`zebra'
Jim Rader
jrader at m-w.com
Thu Apr 22 10:14:21 UTC 1999
The supposed Bantu origin of <zebra> is discussed in an article by R.
Loewe in _Zeitschrift fu"r vergleichende Sprachforschung_, v. 61
(1933-34). Loewe refutes a conjectured Amharic origin. Castro and
Menendez Pidal completely demolished the African speculations in the '30's,
though, by pointing out that <cebra>, <zebra>, <zebro>, <enzebro>,
etc., were attested as Iberian Romance names for the wild ass in the
Middle Ages (1207 for Castilian, 13th cent. in the Galician version
of Alfonso X's _General Historia_ ; see Corominas s.v. <cebra> for the
details and bibliography).
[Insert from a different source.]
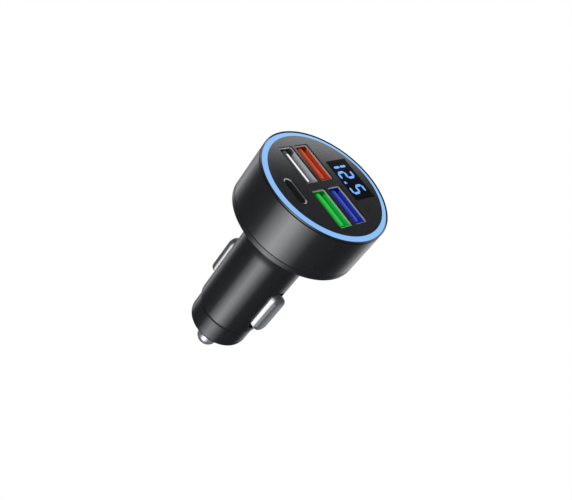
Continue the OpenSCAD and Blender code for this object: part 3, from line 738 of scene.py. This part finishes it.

I do not have immediate access to
Machado's Portuguese etymological dictionary, which might document
when the name was transferred from the wild ass to one or more
species of zebra. That such a transfer took place seems pretty
indisputable--whatever the ulterior origin of the Iberian Romance
word.
English dictionaries are very slow to update information. _The
Oxford Dictionary of English Etymology_ (1966) and _The Concise
Oxford Dictionary of English Etymology_ (1986) continue the long
discredited "Congolese" origin. By 1993 Oxford finally saw the light
and plumped for the Romance origin the _New Shorter Oxford_.